İnsanlık Tarihi
İnsanlık tarihinin ne zaman başladığını kesin olarak bilmiyoruz. Yalnız, Güney Afrika’da bundan 800.000 yıl öncesinden kalma birtakım taşıllar (fosiller) bulunmuştur ki bunlara dayanarak daha o çağlarda yeryüzünde insana benzer üstün zekalı yaratıklar bulunduğuna söyleyebiliriz. İnsanın ilk örnekleri olarak kabul edilen bu yaratıklara “Güney Maymunu” adı veriliyor. Bu ilk insanımsılar bir şempanze iriliğindeydiler; yalnız, kafaları, dolayısıyla da zekaları ondan daha çok gelişmiş bulunuyordu.
Cava’da bulunan taşlaşmış kemiklerden anlaşıldığına göre, güney maymunlarından 200.000 yıl kadar sonra, yeryüzünde yeni bir insanımsı türü görünmüştü.
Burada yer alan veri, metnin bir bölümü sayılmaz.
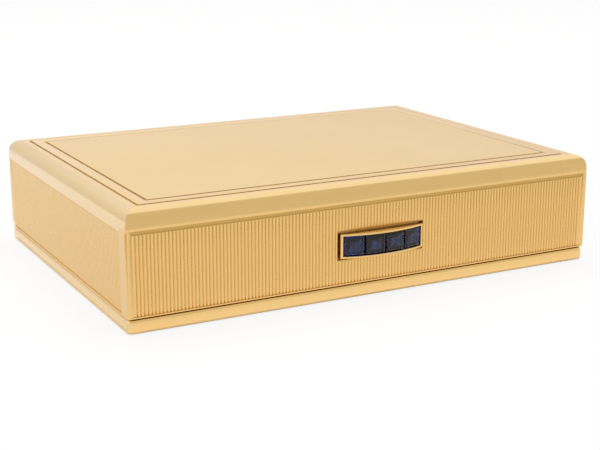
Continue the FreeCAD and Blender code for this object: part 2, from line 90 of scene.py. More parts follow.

Maymun-insan adı verilen bu türün basık, çıkık bir alnı vardı ; kaş kemerleri de gözlerin üzerinde ileriye doğru uzanıyordu. Bu arada, Afrika’da Atlas insanı, kalıntılarına Pekin yakınlarında rastlanan Çin insanı gibi daha başka türler göründüyse de bunlar kısa bir süre sonra ortadan kayboldular.
İnsan İlk Önce Nerede Ortaya Çıktı ?
İlk insanımsıların kemiklerine Afrika’nın güney kesiminde Göller Bölgesinde rastladığımıza göre, insanın ilk önce bu sıcak ülkede ortaya çıkmış olduğunu söyleyebilirsiniz. Buna göre, ilk insanlar Nil Vadisinin, o çağlarda geniş ırmakların suladığı verimli topraklar olan Büyük Sahra’nın düzlüklerine yayılmışlar, oradan Orta Doğu’ya, Avrupa’ya Asya’ya, çok daha sonra da Amerika’ya geçmişlerdir.
İnsan Taş Atmasını Öğreniyor !
Yüz binlerce yıl süren bu yayılma sonunda insan yeryüzünün çeşitli bölgelerinde yaşamaya başladı. Daha Neanderthal İnsanı dönemindeyken bile, çeşitli dallara ayrılmıştı. Zekası gittikçe gelişiyor, kendine yeni yeni araçlar yapıyor, hayatına hayvanlarınkinden çok daha başlar bir biçim veriyordu.
İnsanı kafasını kullanmaya ilk iten şey savunma ihtiyacı oldu. Kendisine zararı dokunabilecek başka yaratıklara karşı taş atmaya, sopa vurmaya, sopa vurmaya başladı. Sonra, ucu sivri uzun taşları kargı gibi kullanabileceğini düşündü. Daha sonra da taşları kendisi kırıp sivriltmeyi akıl etti. Böylece, icat fikri başlamış oluyordu. İlk önce kendini korumak için kullandığı taş, sopa gibi şeylerden hayvanları avlamak için de yararlanabileceğini düşündü.
Uygarlığın Mucizeler Yaratan Gücü: Ateş
İnsanoğlunu öteden beri en çok korkutan yıldırımdı. Gökleri delen keskin bir ışık yere ateş olarak düşüyor, ağaçları yakıyor, hayvanları kavuruyordu. Bu arada, kendi yakınlarından ölenler de olmuştu.
Bu korkunç şeyin iyi bir yanı da vardı: Yıldırımın ateşe verdiği ormanlarda kavrulan hayvanların eti daha tatlı oluyordu. Sonra, orman yangınlarından gelen kızgın hava insanı ısıtıyordu. Demek ki ateş, yerine göre, yararlı da olabilirdi.
Onun için, orman adamı, bir gün, elindeki iki taşı sivriltmek için birbirine sürterken çıkan kıvılcımdan yanındaki kuru otların tutuştuğunu ne sevinmiştir, bir düşünün! Göklerdeki o anlaşılmaz güç şimdi kendi ellerinin arasındaydı. Bu güneşe de benziyordu; ısıtıyor, aydınlatıyordu. Güneşi kutsal bir varlık olarak gören ilkel insan şimdi onun gücünü daha yakınında bulmuş, bir bakıma kendi eliyle yaratmıştı.